8Another originality of the paper is the variety of presentation modes. Jugnot’s approach to changes in EDP is not merely chronological. There are several topic entries, such as EDP data sources and matching methods. The presentation of EDP++ components is an extremely useful tool. The author also takes up the question of using this database in conjunction with others, either regular surveys such as the voter turnout survey and the DADS panel survey [1] or one-off surveys. The author also presents the legal framework for EDP access and, on the practical side, a set of exploratory data. The graph series is a highly effective illustration of his discussion of the strengths and particular challenges of EDP, providing orders of magnitude that should be useful to potential EDP users.

9The paper lends itself to various cross-readings, thereby making itself a valuable tool to EDP users throughout their work. However, it makes no claim to be exhaustive, and it cannot substitute for attentive analysis of questionnaires, forms and code dictionaries. It may be supplemented by other works on EDP indicated in the up-to-date entry list. A practical guide to access conditions and application procedures would have made a useful appendix.
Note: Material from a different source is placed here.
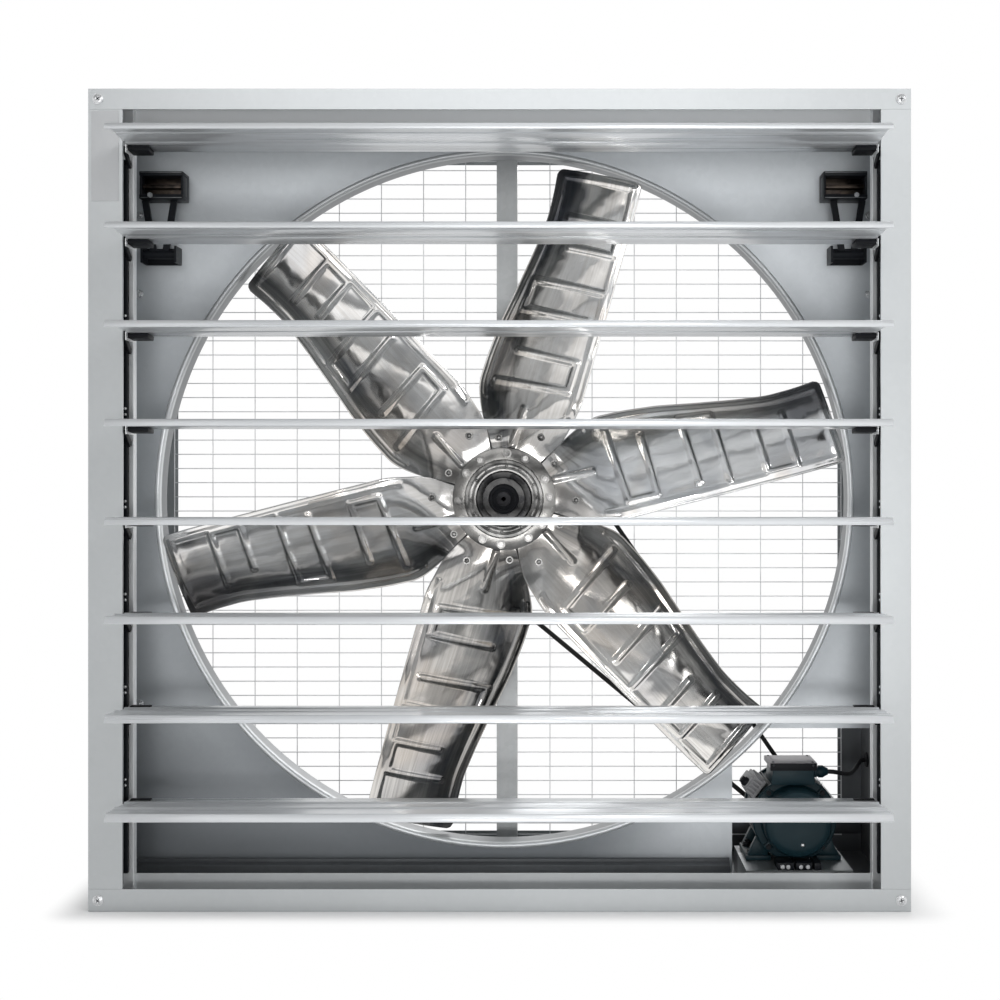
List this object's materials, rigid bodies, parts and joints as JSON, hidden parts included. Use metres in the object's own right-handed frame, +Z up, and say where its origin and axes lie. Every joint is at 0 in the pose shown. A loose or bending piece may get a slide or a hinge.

Though access is easier now than in the past, it can only be granted after a fairly long set of administrative approval procedures and only within a specific, secured environment, the CASD (centre for secure data access). All in all, though, this working paper offers the lay reader a clear idea of the properties of EDP while the trained reader will find detailed information on recent and upcoming developments in the database. This guide has its rightful place on the desk of anyone interested in EDP.